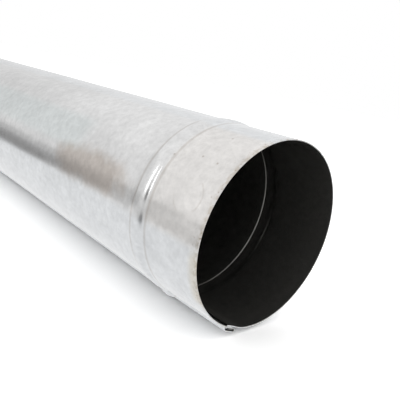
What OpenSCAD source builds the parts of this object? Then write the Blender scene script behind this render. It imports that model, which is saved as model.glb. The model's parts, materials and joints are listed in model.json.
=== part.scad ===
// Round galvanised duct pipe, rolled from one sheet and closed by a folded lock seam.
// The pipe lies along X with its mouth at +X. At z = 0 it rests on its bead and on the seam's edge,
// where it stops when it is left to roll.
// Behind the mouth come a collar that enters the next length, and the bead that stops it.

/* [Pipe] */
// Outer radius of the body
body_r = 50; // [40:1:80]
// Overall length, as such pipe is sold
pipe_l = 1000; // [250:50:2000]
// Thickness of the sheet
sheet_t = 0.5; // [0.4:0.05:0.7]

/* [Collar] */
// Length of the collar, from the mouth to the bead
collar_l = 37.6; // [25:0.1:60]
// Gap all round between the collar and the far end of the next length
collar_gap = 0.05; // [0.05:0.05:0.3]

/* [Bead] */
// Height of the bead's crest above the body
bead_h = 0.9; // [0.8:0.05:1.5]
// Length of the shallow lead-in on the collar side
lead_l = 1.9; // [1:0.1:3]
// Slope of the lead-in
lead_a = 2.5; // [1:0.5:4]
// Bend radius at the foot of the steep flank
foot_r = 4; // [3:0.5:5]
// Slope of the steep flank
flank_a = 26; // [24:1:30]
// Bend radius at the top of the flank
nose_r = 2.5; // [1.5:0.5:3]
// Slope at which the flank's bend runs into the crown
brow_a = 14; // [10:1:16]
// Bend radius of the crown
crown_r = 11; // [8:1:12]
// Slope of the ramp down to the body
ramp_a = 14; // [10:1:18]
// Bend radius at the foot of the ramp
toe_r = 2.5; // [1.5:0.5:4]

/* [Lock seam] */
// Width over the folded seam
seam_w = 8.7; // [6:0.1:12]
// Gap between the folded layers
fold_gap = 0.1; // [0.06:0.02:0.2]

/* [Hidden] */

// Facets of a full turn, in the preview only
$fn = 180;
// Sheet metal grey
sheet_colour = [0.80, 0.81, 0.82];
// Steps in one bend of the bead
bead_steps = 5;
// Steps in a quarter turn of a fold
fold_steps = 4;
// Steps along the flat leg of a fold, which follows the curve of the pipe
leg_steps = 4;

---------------

■ **Written instruction**
Quote each line above in full, word for word.

■ **Response below**
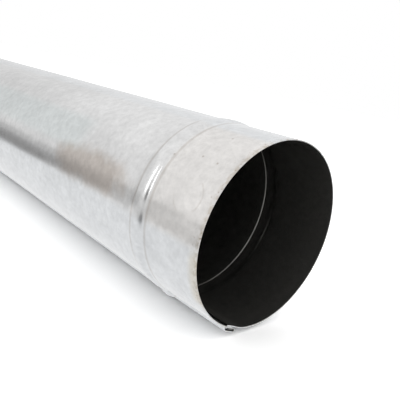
What OpenSCAD source builds the parts of this object? Then write the Blender scene script behind this render. It imports that model, which is saved as model.glb. The model's parts, materials and joints are listed in model.json.
=== part.scad ===
// Round galvanised duct pipe, rolled from one sheet and closed by a folded lock seam.
// The pipe lies along X with its mouth at +X. At z = 0 it rests on its bead and on the seam's edge,
// where it stops when it is left to roll.
// Behind the mouth come a collar that enters the next length, and the bead that stops it.

/* [Pipe] */
// Outer radius of the body
body_r = 50; // [40:1:80]
// Overall length, as such pipe is sold
pipe_l = 1000; // [250:50:2000]
// Thickness of the sheet
sheet_t = 0.5; // [0.4:0.05:0.7]

/* [Collar] */
// Length of the collar, from the mouth to the bead
collar_l = 37.6; // [25:0.1:60]
// Gap all round between the collar and the far end of the next length
collar_gap = 0.05; // [0.05:0.05:0.3]

/* [Bead] */
// Height of the bead's crest above the body
bead_h = 0.9; // [0.8:0.05:1.5]
// Length of the shallow lead-in on the collar side
lead_l = 1.9; // [1:0.1:3]
// Slope of the lead-in
lead_a = 2.5; // [1:0.5:4]
// Bend radius at the foot of the steep flank
foot_r = 4; // [3:0.5:5]
// Slope of the steep flank
flank_a = 26; // [24:1:30]
// Bend radius at the top of the flank
nose_r = 2.5; // [1.5:0.5:3]
// Slope at which the flank's bend runs into the crown
brow_a = 14; // [10:1:16]
// Bend radius of the crown
crown_r = 11; // [8:1:12]
// Slope of the ramp down to the body
ramp_a = 14; // [10:1:18]
// Bend radius at the foot of the ramp
toe_r = 2.5; // [1.5:0.5:4]

/* [Lock seam] */
// Width over the folded seam
seam_w = 8.7; // [6:0.1:12]
// Gap between the folded layers
fold_gap = 0.1; // [0.06:0.02:0.2]

/* [Hidden] */

// Facets of a full turn, in the preview only
$fn = 180;
// Sheet metal grey
sheet_colour = [0.80, 0.81, 0.82];
// Steps in one bend of the bead
bead_steps = 5;
// Steps in a quarter turn of a fold
fold_steps = 4;
// Steps along the flat leg of a fold, which follows the curve of the pipe
leg_steps = 4;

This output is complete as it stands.